How do you like your yolks?

How do you like your yolks?


Let's start with the cooking utensils. While you can use any type of pan to fry an egg, having some sort of non-stick surface makes the job easier. Whether it's Teflon, a well-seasoned cast iron skillet, or a ceramic-coated pan, an extra smooth surface helps. If you prefer to use stainless steel, it is essential to make sure the pan is fully preheated to prevent the Egg from sticking. It should be hot enough for a drop of water to fizz on the surface.


The type of fat or oil you use to fry your Eggs is a matter of personal preference. Different fats will produce different flavours and textures in your fried eggs. Here are some different options and the effect they will have on your fried eggs:

  • Butter - Butter is my top choice because it adds a TON of flavor and creates deliciously browned edges. Bonus: when the butter itself browns in the pan, you get even more nutty flavor.
  • Olive Oil - Olive oil is great if you want a more neutral flavor or crispier edges.

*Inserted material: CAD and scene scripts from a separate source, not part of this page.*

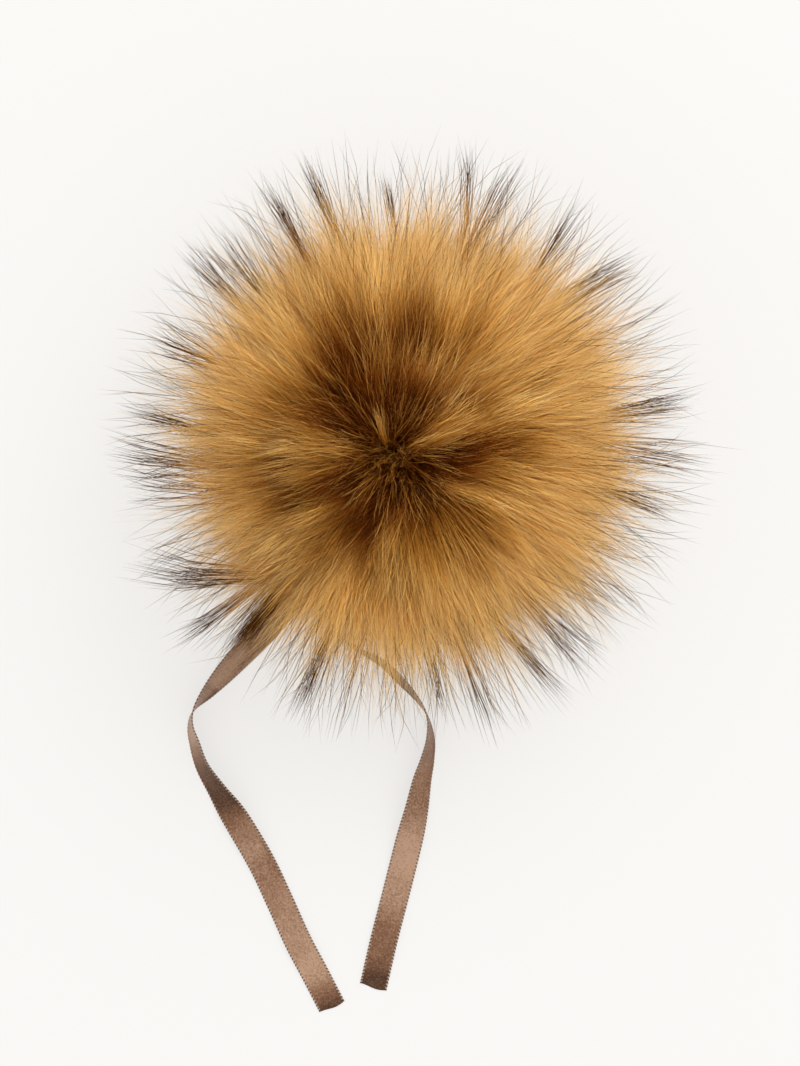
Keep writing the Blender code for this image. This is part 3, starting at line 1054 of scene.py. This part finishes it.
# Painted sheen and shade that cross the ribbons, such as the dark shadow of a fold, given as the
# pile's streaks are
SATIN_SHEEN_AND_SHADE_MARKS = (
    (244, 650, 214, 682, 4, 0.20),
    (252, 652, 224, 690, 3, -0.22),
    (216, 692, 200, 708, 3, -0.36),
    (236, 800, 226, 782, 6, -0.12),
    (262, 832, 276, 866, 5, -0.16),
    (437, 742, 437, 770, 5, -0.14),
    (366, 944, 362, 972, 4, 0.16),
)
# The satin's colours from tone 0 to tone 1, painted shade to painted sheen, and those of its corded
# edge, from dark to light
SATIN_SHEEN_RAMP = (
    (0.0, (56, 35, 21)),
    (0.5, (108, 76, 56)),
    (1.0, (152, 123, 101)),
)
# The picots' light colour is painted highlight on the loops, their dark colour painted shade between
# them.
PICOT_HIGHLIGHTS = ((0.30, (54, 36, 27)), (0.62, (158, 138, 122)))


def sheen_along(p, rows):
    """The painted sheen and shade at each point of a ribbon's middle line, from the rows given for
    it.
    """
    rows = np.array(rows, float)
    seen = np.array([seen_at(x, y, TIE_HEIGHT) for x, y in rows[:, :2]])
    at = np.argmin(np.linalg.norm(p[None, :, :2] - seen[:, None], axis=2), axis=1)
    tone = np.interp(np.arange(len(p)), at, rows[:, 2])
    kernel = np.hanning(11)
    padded = np.pad(tone, len(kernel) // 2, mode="edge")
    return np.convolve(padded, kernel / kernel.sum(), mode="valid")


def satin_material():
    shader = Shader(
        "brown_satin",
        Roughness=0.42,
        Anisotropic=0.5,
        Specular_IOR_Level=0.2,
        Specular_Tint=(1.0, 0.82, 0.7, 1),
    )
    across, along = shader.uv("ribbon")
    tone, _ = shader.uv("tone")
    noise = shader.noise(2200, 3, 0.75)
    grain = shader.math("MULTIPLY", shader.math("SUBTRACT", noise, 0.5), 1.5)
    shade = shader.math("MULTIPLY", shader.math("SUBTRACT", shader.noise(200, 2), 0.5), 0.3)
    # The tone map's painted sheen and shade, with grain and mottling, gives the satin's colour.
    face = shader.ramp(shader.math("ADD", shader.math("ADD", tone, grain), shade), SATIN_SHEEN_RAMP)
    # Painted highlights on the picot loops, with painted shade between them, in step along the edge.
    lit = shader.math("MULTIPLY", shader.wave(along, PICOT_PITCH), 0.5)
    picots = shader.ramp(shader.math("ADD", lit, 0.5), PICOT_HIGHLIGHTS)
    from_middle = shader.math("ABSOLUTE", shader.math("SUBTRACT", across, 0.5))
    edge = shader.math("MULTIPLY", shader.math("SUBTRACT", from_middle, 0.435), 40.0, clamp=True)
    colour = shader.mix(edge, face, shader.mix(0.8, face, picots))
    weave = shader.math("ADD", shader.wave(along, WEAVE_PITCH), shader.wave(across, 1 / THREADS))
    height = shader.math("ADD", weave, shader.math("MULTIPLY", noise, 5.0))
    shader.bump(height, 0.14, 0.04 * MM)
    return shader.coloured(colour)


def ribbon_sections(p, twist, at):
    """The points round a ribbon at each point p of its middle line, which is at metres along it."""
    tangent = unit(np.gradient(p, axis=0))
    side = unit(np.cross(tangent, UP))
    across = np.cos(twist)[:, None] * side + np.sin(twist)[:, None] * np.cross(side, tangent)
    normal = np.cross(across, tangent)
    picot = (0.5 + 0.5 * np.cos(2 * math.pi * at / PICOT_PITCH))[:, None]
    at_edge = np.abs(COLUMNS) > 0.94
    half = RIBBON_WIDTH / 2 - 0.16 * MM
    width = COLUMNS * half + np.sign(COLUMNS) * at_edge * picot * PICOT_DEPTH
    height = 0.5 * RIBBON_THICKNESS * THICKNESSES * (1 + at_edge * (picot - 0.6) * 0.5)
    body = p[:, None] + across[:, None] * width[..., None]
    upper = body + normal[:, None] * height[..., None]
    lower = body - normal[:, None] * height[..., None]
    sections = np.concatenate([upper, lower[:, ::-1]], axis=1)
    uneven = np.sin(2.4 * COLUMNS_ROUND + 0.7) * CUT_WAVE
    near_end = smoothstep(at[-1] - CUT_WAVE_LENGTH, at[-1], at)[:, None, None]
    sections += near_end * uneven[None, :, None] * tangent[:, None]
    sections[..., 2] = np.maximum(sections[..., 2], CLEARANCE / 2)
    return sections


def ribbon_faces(count, around):
    """Quads between so many sections of so many points, and across the ribbon's two ends."""
    r, c = np.meshgrid(np.arange(count - 1) * around, np.arange(around), indexing="ij")
    n = (c + 1) % around
    sides = np.stack([r + c, r + n, r + around + n, r + around + c], -1).reshape(-1, 4)
    j = np.arange(around // 2 - 1)
    start = np.stack([j, around - 1 - j, around - 2 - j, j + 1], -1)
    end = (count - 1) * around + start[:, ::-1]
    return np.vstack([sides, start, end])


def make_ribbon(node, rows, light, material):
    """A thin woven strip with a corded edge of small picots, along the CAD's route."""
    fine, twist = tie_route(rows, RIBBON_THICKNESS, 24)
    along = lengths_along(fine)
    at = np.arange(0, along[-1], ROW_STEP)
    p = np.stack([np.interp(at, along, fine[:, k]) for k in range(3)], axis=1)
    sections = ribbon_sections(p, np.interp(at, along, twist), at)
    # The painted sheen and shade along the ribbon and across it.
    tone = sheen_along(p, light)[:, None] + painted_streak_tone(sections, SATIN_SHEEN_AND_SHADE_MARKS, TIE_HEIGHT)
    place, under = COLUMNS_ROUND * 0.5 + 0.5, np.repeat([0.0, 1.0], len(COLUMNS))
    maps = {
        "ribbon": (place, at[:, None]),
        "tone": (np.clip(tone, *UV_RANGE), 0.5),
        "OFBake": (place * 0.46 + under * 0.5 + 0.02, at[:, None] / at[-1] * 0.96 + 0.02),
    }
    uvs = {name: np.stack(np.broadcast_arrays(*uv), -1).reshape(-1, 2) for name, uv in maps.items()}
    faces = (ribbon_faces(*sections.shape[:2]),)
    piece = mesh_object(node + "_satin", sections.reshape(-1, 3), faces, uvs, material)
    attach(piece, "root")
    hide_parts(node)


# --- stage ---


def make_camera():
    camera = bpy.data.cameras.new("camera")
    camera.sensor_fit = "HORIZONTAL"
    camera.sensor_width = 36.0
    camera.lens = camera.sensor_width * CAMERA_HEIGHT / (PHOTO_SIZE[0] * PIXEL)
    camera.clip_start = 0.01
    camera.clip_end = 20.0
    obj = link(bpy.data.objects.new("camera", camera))
    obj.location = (*CAMERA_XY, CAMERA_HEIGHT)
    bpy.context.scene.camera = obj


def make_floor():
    """A white sheet that glows a little, as the photograph's surface shows hardly a shadow."""
    mesh = bpy.data.meshes.new("floor")
    half = 3.0
    square = [(-half, -half, 0), (half, -half, 0), (half, half, 0), (-half, half, 0)]
    mesh.from_pydata(square, [], [(0, 1, 2, 3)])
    shader = Shader(
        "floor_white",
        Base_Color=(0.15, 0.149, 0.147, 1),
        Roughness=0.9,
        Emission_Color=(1.0, 0.982, 0.957, 1),
        Emission_Strength=0.68,
    )
    mesh.materials.append(shader.material)
    link(bpy.data.objects.new("floor", mesh))


def make_key_light():
    """A broad disk behind and above the pompom, which looks at its middle."""
    light = bpy.data.lights.new("key", "AREA")
    light.shape = "DISK"
    light.size = 1.1
    light.energy = 9.5
    light.color = (1, 0.985, 0.96)
    obj = link(bpy.data.objects.new("key", light))
    obj.location = (0.4, 0.6, 1.0)
    aim = Vector((0.0, -0.02, 0.03)) - obj.location
    obj.rotation_euler = aim.to_track_quat("-Z", "Y").to_euler()


def make_world():
    """Even white light from all round, and colours shown as they are."""
    scene = bpy.context.scene
    world = bpy.data.worlds.new("studio")
    world.use_nodes = True
    background = world.node_tree.nodes["Background"]
    background.inputs["Color"].default_value = (1, 1, 1, 1)
    background.inputs["Strength"].default_value = 1.36
    scene.world = world
    scene.view_settings.view_transform = "Standard"


make_camera()
satin = satin_material()
make_ribbon("ribbon_tie_left", LEFT_TIE, LEFT_SHEEN, satin)
make_ribbon("ribbon_tie_right", RIGHT_TIE, RIGHT_SHEEN, satin)
make_backing()
pile = pile_material()
pile_locks = Locks(large=260, small=3200)
top_of_pile = pile_top(make_pile(pile_locks, pile))
make_top_locks(top_of_pile, pile)
make_whorl(top_of_pile, pile)
make_fluff(pile_locks)
make_guard_hair(pile_locks)
make_floor()
make_world()
make_key_light()
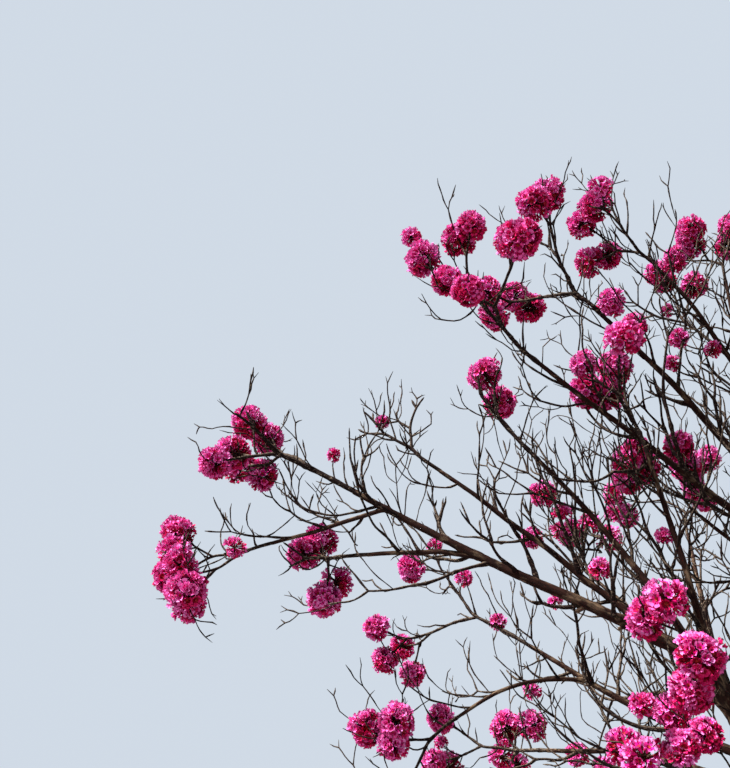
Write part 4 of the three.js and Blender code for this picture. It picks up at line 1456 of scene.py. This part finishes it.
for shade, (name, (colour, rim_colour)) in enumerate(PETALS.items()):
    set_flowers(name + "_petals", corollas, shade, petal_finish(name + " petals", colour))
    set_flowers(name + "_rims", rims, shade, petal_finish(name + " rims", rim_colour))
set_flowers("throats", throats, -1, petal_finish("throat", (0.45, 0.045, 0.035)))
set_flowers("calyxes", calyxes, -1, petal_finish("calyx", (0.13, 0.04, 0.03)))

# %% [markdown]
# ## Light and floor
# The light is that of a plain studio: one soft key from the upper left, behind the camera, and a
# pale room that fills the shade. More lamps could pick out single boughs, but one key keeps the
# shade simple. The room looks brighter to the lens than it lights the tree, and the floor is a
# wide plain plane under the trunk.

# %% Light, room and floor
KEY_POWER, KEY_SOFTNESS, KEY_COLOUR = 7.8, 5, (1.0, 0.98, 0.95)
ROOM_COLOUR, ROOM_FILL, ROOM_SEEN = (0.72, 0.8, 0.9, 1), 0.28, 0.88
FLOOR_REACH, FLOOR_COLOUR = 12, (0.3, 0.294, 0.287, 1)
key = bpy.data.lights.new("key", "SUN")
key.energy = KEY_POWER
key.angle = math.radians(KEY_SOFTNESS)
key.color = KEY_COLOUR
new_object("key", key).rotation_euler = Vector(SUN_SIDE).to_track_quat("Z", "Y").to_euler()

room = bpy.data.worlds.new("room")
room.use_nodes = True
room_nodes = room.node_tree
seen = add(room_nodes, "ShaderNodeLightPath", out="Is Camera Ray")
brightness = remap(room_nodes, seen, (0.0, 1.0), (ROOM_FILL, ROOM_SEEN))
fill(room_nodes, room_nodes.nodes["Background"], {"Color": ROOM_COLOUR, "Strength": brightness})
bpy.context.scene.world = room
bpy.context.scene.view_settings.view_transform = "Standard"

corners = [(x * FLOOR_REACH, y * FLOOR_REACH, 0) for x, y in ((-1, -1), (1, -1), (1, 1), (-1, 1))]
floor_mesh = new_mesh("floor", corners, faces=[(0, 1, 2, 3)])
floor_finish, floor_nodes, floor_shader = new_finish("floor")
fill(floor_nodes, floor_shader, {"Base Color": FLOOR_COLOUR, "Roughness": 0.9})
floor_mesh.materials.append(floor_finish)
floor_piece = new_object("floor", floor_mesh)
print("key light from azimuth", SUN_AZIMUTH, "and", SUN_PITCH, "degrees up")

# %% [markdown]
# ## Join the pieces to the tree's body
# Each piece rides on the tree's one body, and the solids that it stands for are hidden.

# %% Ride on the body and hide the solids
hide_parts(*lines)
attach(trunk_and_boughs, "root")
twig_pieces = [twigs, branches, finer_twigs]
for piece, finish_slot in [(p, "bark") for p in twig_pieces] + [(p, "blossom") for p in flower_pieces]:
    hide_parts(*[name + "_blossom" for name in MASSES])
    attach(piece, "root")
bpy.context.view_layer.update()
print("triangles in all:", sum(triangles(p) for p in [trunk_and_boughs] + twig_pieces + flower_pieces))
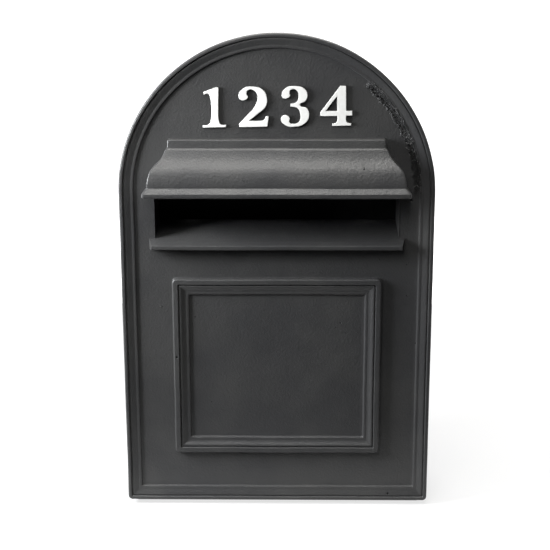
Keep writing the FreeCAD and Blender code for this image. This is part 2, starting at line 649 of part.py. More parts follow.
def cut_lock_hole(body):
    """The hole with two flats that keeps the lock barrel from turning."""
    radius = "(sizes.barrel_radius + sizes.screw_free)"
    flat = "(sizes.barrel_flat + sizes.screw_free)"
    wide = f"sqrt(pow({radius}; 2) - pow({flat}; 2))"
    hole = new_sketch(body, "lock_hole", "YZ_Plane", "places.wrap_inner - sizes.overcut")
    draw(hole, [
        (f"sizes.lock_setback - {wide}", f"sizes.lock_height - {flat}"),
        (f"sizes.lock_setback + {wide}", f"sizes.lock_height - {flat}", radius, "left"),
        (f"sizes.lock_setback + {radius}", "sizes.lock_height", radius, "left"),
        (f"sizes.lock_setback + {wide}", f"sizes.lock_height + {flat}"),
        (f"sizes.lock_setback - {wide}", f"sizes.lock_height + {flat}", radius, "left"),
        (f"sizes.lock_setback - {radius}", "sizes.lock_height", radius, "left"),
    ])
    add_pocket(body, "lock_cut", hole, "sizes.sheet_wall + 2 * sizes.overcut", along=True)


def make_back_plate():
    """Flat back with four holes for the wall screws."""
    body = new_body("back_plate", y="places.wrap_rear")
    outline = new_sketch(body, "back_outline", "XZ_Plane")
    draw(outline, arch("places.wrap_half", "0", "sizes.arch_height", "sizes.bend_round"))
    for across in ("-sizes.wall_hole_across / 2", "sizes.wall_hole_across / 2"):
        for up in ("sizes.wall_hole_height", "sizes.wall_hole_height + sizes.wall_hole_up"):
            draw_circle(outline, across, up, "sizes.wall_hole_radius")
    add_pad(body, "back", outline, "sizes.back_wall", reverse=True)


def make_front_frame():
    """Flat ring inside the front of the wrap, which stiffens it and carries the seal."""
    body = new_body("front_frame", y="places.wrap_front")
    outline = new_sketch(body, "frame_outline", "XZ_Plane")
    inner_bend = "(sizes.bend_round - sizes.sheet_wall)"
    draw(outline, arch("places.wrap_inner", "sizes.sheet_wall", "sizes.arch_height", inner_bend))
    draw(outline, arch("places.wrap_inner - sizes.frame_width", "sizes.sheet_wall + sizes.frame_width",
                       "sizes.arch_height"))
    add_pad(body, "frame", outline, "sizes.sheet_wall", reverse=True)


def make_seal_strip():
    """Rubber strip between the front frame and the door."""
    body = new_body("seal_strip", y="places.wrap_front")
    outline = new_sketch(body, "seal_outline", "XZ_Plane")
    draw(outline, arch("places.wrap_half - sizes.seal_edge", "sizes.seal_edge", "sizes.arch_height"))
    inset = "sizes.seal_edge + sizes.seal_width"
    draw(outline, arch(f"places.wrap_half - ({inset})", inset, "sizes.arch_height"))
    add_pad(body, "seal", outline, "sizes.seal_wall")


def make_hinge_bracket(label, middle):
    """Leaf welded to the side of the housing, with a knuckle above and below the ear."""
    body = new_body(label, "places.pivot_x", "places.pivot_y", middle)
    face = "sizes.wrap_inset / 2"
    leaf = new_sketch(body, "leaf_outline", "YZ_Plane", f"{face} - sizes.leaf_wall")
    notch = "(places.ear_half + sizes.washer_gap + sizes.washer_wall)"
    high = "places.knuckle_high"
    draw(leaf, [
        ("0", f"-{high}"),
        ("sizes.leaf_reach", f"-{high}"),
        ("sizes.leaf_reach", high),
        ("0", high),
        ("0", notch),
        ("sizes.leaf_notch", notch),
        ("sizes.leaf_notch", f"-{notch}"),
        ("0", f"-{notch}"),
    ])
    add_pad(body, "leaf", leaf, "sizes.leaf_wall")
    for name, low in (("knuckle_top", "places.knuckle_low"), ("knuckle_bottom", f"-{high}")):
        ring = new_sketch(body, name + "_outline", "XY_Plane", low)
        draw_circle(ring, "0", "0", "places.ear_round")
        add_pad(body, name, ring, "sizes.knuckle_height")
    bore = new_sketch(body, "bore_outline", "XY_Plane")
    draw_circle(bore, "0", "0", "sizes.pin_radius + sizes.run_gap")
    add_pocket(body, "bore", bore, f"2 * ({high} + sizes.overcut)", both=True)


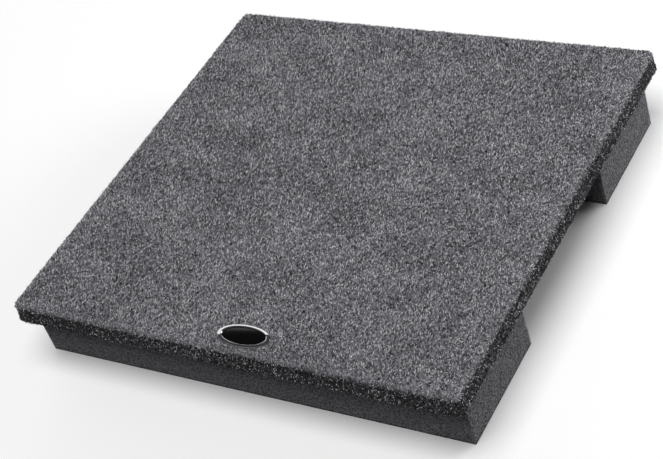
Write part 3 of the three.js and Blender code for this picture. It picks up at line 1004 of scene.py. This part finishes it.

I love the delicately crispy edges of the frying that the oil creates on the Egg whites.
  • Bacon Grease - Bacon grease is by far the tastiest. If you want your kitchen to smell like the best breakfast ever, cook your Eggs in bacon grease. Also, if you already cook bacon with your breakfast, it's very convenient. Just cook the bacon in the pan first, then remove the bacon and cook your Eggs in the same pan.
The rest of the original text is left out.